Expert comments by Debbie DiVirgilio, grant consultant, DiVirgilio & Associates, Elkton, Md.


Comments (2)
Certified Fraud Examiner
written by M782427, January 10, 2011
Dear Investigators:

Just because it may be allowed by the grant does not necessitate that the employer does not have to report such expenditures on the employees W-2, pursuant to IRS regs. Also watch out for 1099 requirements!

You certainly do not want to have a major IRS investigation on your hands. Too many times I see grant managers 'ignore' IRS regs, as well as internal control issues under A-133 audit requirements within the 'Yellow Book'

A word of warning to the WISE, check with your CPA, who should be an expert in the area.

Respectfully submitted
Principal, Thomas R. Blackburn Grants Consultancy.
written by Thomas Blackburn, January 18, 2011
You didn't say what the source of your grant was.
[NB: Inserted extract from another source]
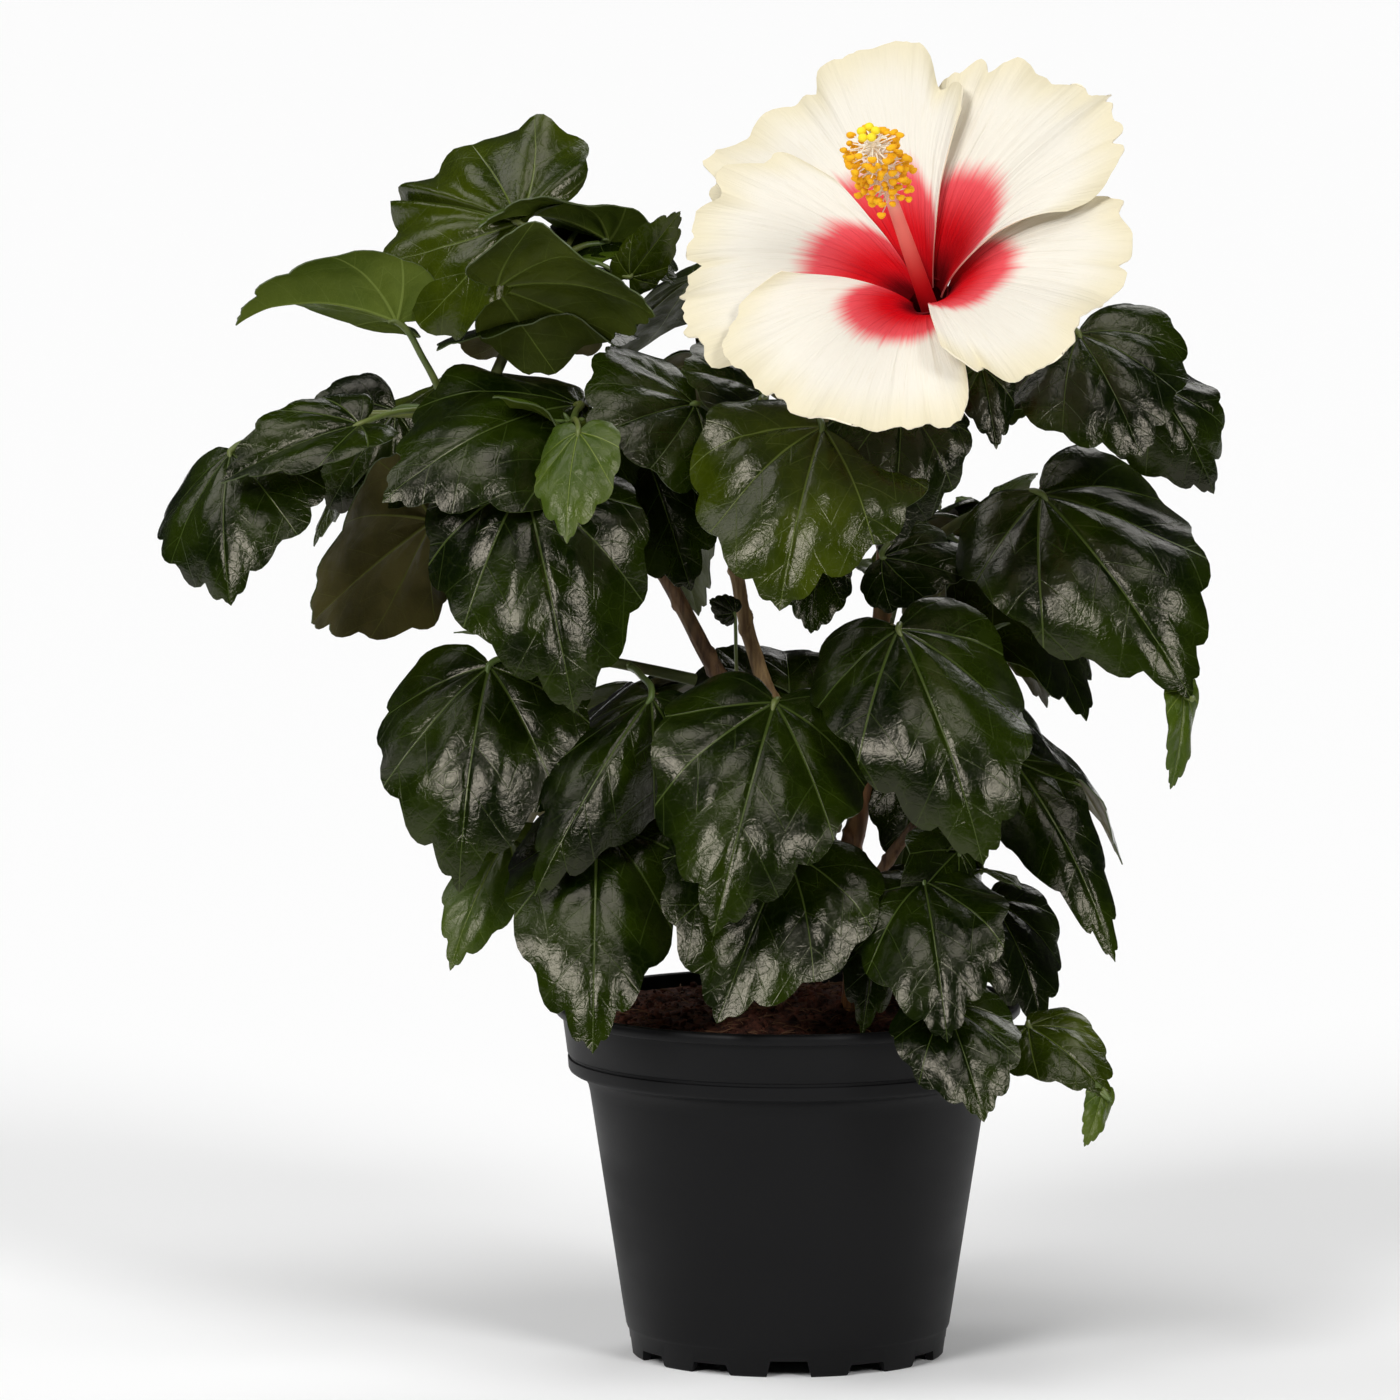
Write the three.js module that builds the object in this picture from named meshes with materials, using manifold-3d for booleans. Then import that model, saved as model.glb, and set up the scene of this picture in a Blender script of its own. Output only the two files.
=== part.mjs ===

If it is an NSF grant, you are specifically prohibited by the following language from the current NSF grant proposal guide: "No NSF funds may be spent on meals or coffee breaks for intramural meetings of an organization or any of its components, including, but not limited to, laboratories, departments and centers."

And I certainly second the prior comment: If you included meals in your proposal budget, it's already approved. (The fact that you are asking about it suggests that you didn't.) If not, you will need your program officer's written permission to change your budget.